Opinion
(1470) KA 99-05642.
November 9, 2001.
(Appeal from Judgment of Oneida County Court, Dwyer, J. — Rape, 1st Degree.)
PRESENT: PIGOTT, JR., P.J., WISNER, HURLBUTT, KEHOE AND LAWTON, JJ.
Judgment unanimously affirmed.
Memorandum:
Defendant appeals from a judgment convicting him after a jury trial of rape in the first degree (Penal Law § 130.35), sexual abuse in the first degree (Penal Law § 130.65), and sodomy in the first degree (Penal Law § 130.50). We conclude that the evidence is legally sufficient to support the forcible compulsion element of each of those crimes and that the verdict convicting defendant of those crimes is not against the weight of the evidence ( see, Penal Law § 130.00; People v. Thompson, 72 N.Y.2d 410, 415-416, rearg denied 73 N.Y.2d 870; People v. Stephens, 176 A.D.2d 1189, lv denied 79 N.Y.2d 832; see generally, People v. Bleakley, 69 N.Y.2d 490, 495). The credibility of the victim and the weight to be accorded her testimony were matters for the jury ( see, People v. Gruttola, 43 N.Y.2d 116, 122).
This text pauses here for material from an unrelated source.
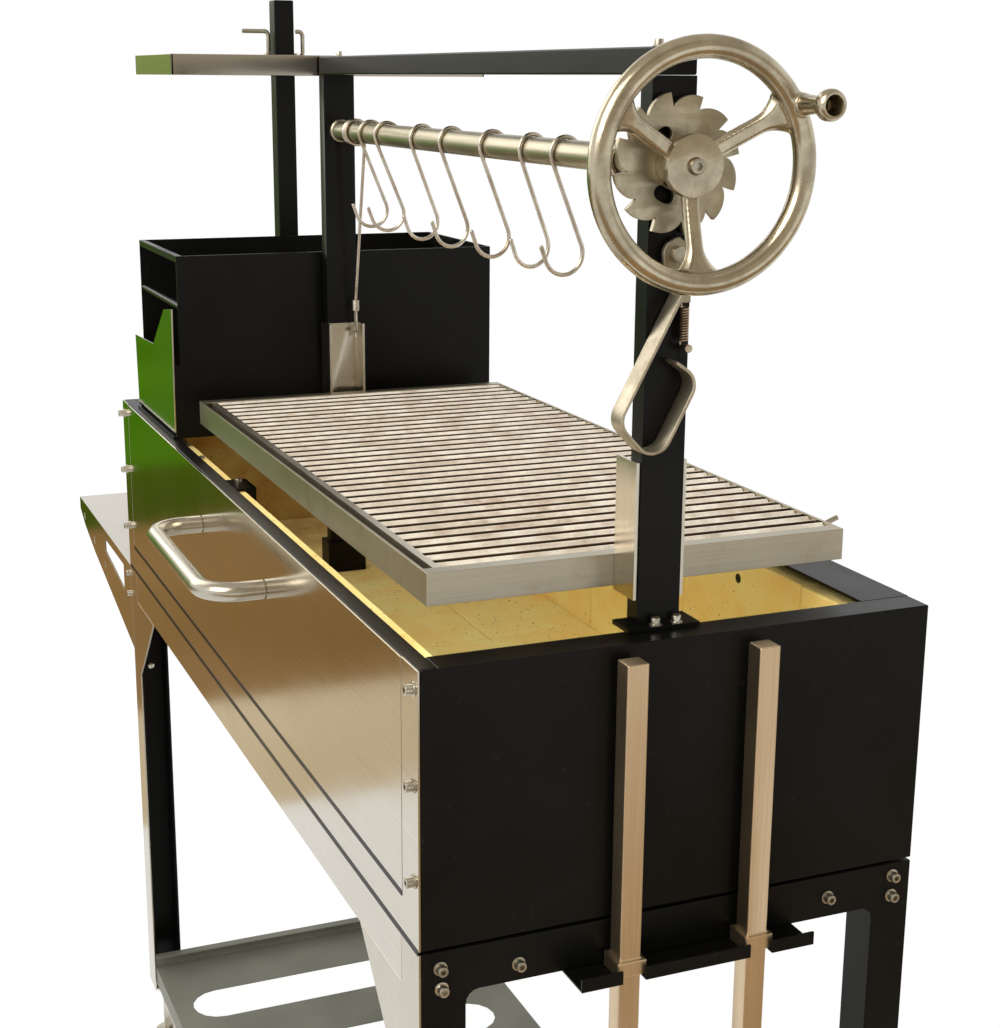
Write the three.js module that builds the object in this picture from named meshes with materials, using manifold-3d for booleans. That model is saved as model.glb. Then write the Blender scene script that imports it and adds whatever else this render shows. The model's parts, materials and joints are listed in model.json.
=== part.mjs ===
// An Argentine grill: a brick-lined firebox on a cart, a grate raised by a crank and two cables,
// a brasero basket for making embers, a warming rack, a side shelf and a row of S-hooks.
// Millimetres, +Z up. The pieces are laid out from the firebox: X = 0 is the outer face of its
// right end, Y = 0 its front face and Z = 0 its rim. The outer group moves them to the floor.
import * as THREE from 'three';
import { mergeVertices } from 'three/addons/utils/BufferGeometryUtils.js';
import Module from 'manifold-3d';

const wasm = await Module();
wasm.setup();

// Driving dimensions
const fireboxLength = 1260;
const fireboxDepth = 488;
const fireboxHeight = 246;
const workingHeight = 1025;
const sheet = 3;
const thinSheet = 2;
const seat = 0.3;
const cutOverrun = 2;
const lap = 1;

// Firebox
const endFlange = 32;
const rearFlange = 50;
const railBack = 18;
const stripWidth = 40;
const sillHeight = 34;
const doorGroove = 2;
const doorSideSeam = 1;
const doorTopSeam = 1;
const runnerInset = 7;
const runnerWidth = 30;
const runnerEndInset = 20;

// Firebrick lining
const brickThickness = 30;
const brickFloorAboveEdge = 54;
const liningTop = -12;
const sideBrickLap = 1;
const rearBrickLap = 2;
const frontBrickFace = 38.3;

// Door handle
const handleRightX = -476;
const handleLeftX = -766;
const handleZ = -66;
const handleReach = 66;
const handleRadius = 10;
const handleBend = 30;
const handleCollarRadius = 13;
const handleCollarThickness = 4;

// Cart
const cartSeam = 3;
const frameDepth = 40;
const railDepth = 41;
const legWidth = 40;
const legCorner = 12;
const legBottomAboveFloor = 95;
const apronHeight = 46;
const apronFold = 38;
const rearApronFold = 30;
const facingWidth = 44;
const gussetSize = 115;

// Lower shelf
const shelfAboveLegBottom = 40;
const shelfHem = 28;
const shelfUpstand = 20;
const shelfReturn = 14;
const slotWidth = 80;
const slotCount = 6;
const slotFirstInset = 196;
const slotLastInset = 184;
const slotFrontY = 30;
const slotRearInset = 48;

// Feet
const footPlateSize = 34;
const footPlateThickness = 5;
const footNutRadius = 11;
const footNutHeight = 10;
const footStemRadius = 7;
const footDiscRadius = 20;
const footDiscHeight = 12;

// Posts and beam
const postThickness = 20;
const postWidth = 40;
const postSetback = 256;
const rightPostOuterX = -34;
const leftPostOuterX = -949;
const postTop = 459;
const beamHeight = 22;
const postPlateThickness = 4;
const postPlateReach = 12;
const postPlateSpread = 14;
const socketSpread = 6;
const socketHeight = 42;
const braseroPostSize = 28;
const braseroPostX = -1227;
const braseroPostSetback = 246;
const braseroPostTop = 560;
const braseroPostPlateReach = 17;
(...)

The testimony of the victim, although inconsistent in some respects, was not incredible as a matter of law ( see, People v. Jordan, 239 A.D.2d 947, lv denied 90 N.Y.2d 940; People v. Everett, 234 A.D.2d 915). There is no basis in this record to disturb the jury's verdict ( see, People v. Bleakley, supra, at 495; People v. Jordan, supra). The sentence is not unduly harsh or severe.